This week's editorial is a guest post from Phil Factor.
As a data guy, I always smile when application developers refer to ‘their’ data. If only it were that simple.
Data generally has an owner whether it is as simple as a weblog or as complex as healthcare patient data. The owner may be you, or the company that employs you. Most likely, it actually belongs to your company’s customers. In any organisation, or in society at large, several people and agencies will claim to be, as part of their role, the custodians of the data, and therefore requiring reasonable access. Any application that handles data, in whatever form, must handle it correctly and the custodians of the data must be able to check this. The role of the DBA is essential to make sure this happens
Where the data belongs to the user, customer, client, or perhaps a patient, the organisations that collect or use that data generally have a duty of care over that data. Legislation varies. In the UK, there is not only an obligation to keep personal data private, and safe from destruction, but also an obligation to keep personal data accurate and up-to-date under the Data Protection Act, enforced with six-figure fines. Organisations tend to want to ensure that they comply with legislation about data, It isn’t just the fines, but the expensive and time-consuming legal actions that tend to accompany cases of data misuse.
Whoever owns the data, if it is about people or organisations, then there are ramifications. Simple usage data, such as phone-call information or shopping habits, must be retained for a period, and then must be erased. When it comes to journalistic facts, it gets more complicated. ‘Reputation’ is a minefield. Whether intentional or not, people’s transgressions are forgotten about over time. Whereas the printed record can moulder unread, this is difficult with a computer. There is now case law which enshrines the individual’s right to have unfortunate facts taken off the record. It may sound odd, but It is the only way that redemption can really work.

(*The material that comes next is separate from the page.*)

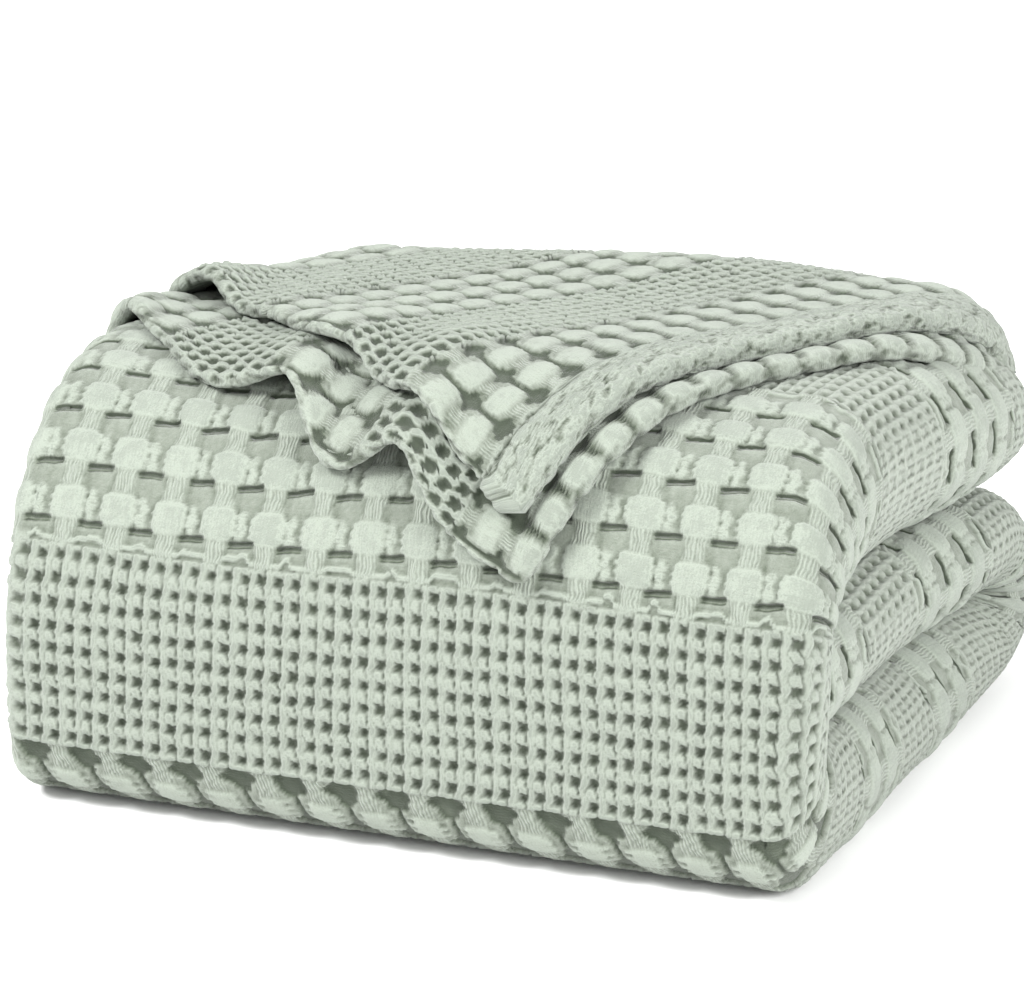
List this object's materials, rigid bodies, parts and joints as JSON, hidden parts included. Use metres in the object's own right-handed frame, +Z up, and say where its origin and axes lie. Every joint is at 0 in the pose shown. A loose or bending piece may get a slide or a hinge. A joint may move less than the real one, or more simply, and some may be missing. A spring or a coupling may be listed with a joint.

Even if the data is just about usage, the result of tests, or other apparently-innocuous sources, there may be unexpected requirements for access. Within any substantial organisation, there may be a variety of business functions that will need access to the data, or aggregations from it. Business decisions are taken from the data, either objectively or from a gut reaction based on a summary. They need access to it.
It isn’t just the company that needs access to data. In the course of my database career, I’ve been occasionally obliged to provide data on behalf of my employers as evidence as part of criminal, anti-terrorist, or fraud proceedings. Sometimes, this data is apparently innocuous but provides corroboration for data elsewhere.
Newcomers to the IT industry seem entirely unaware, or bored by, the idea of the human cost of mishandling data. If you feel the same way, then beware. Those boring compliance checks, reviews and inspections before deployment could save you from a sudden career-truncation.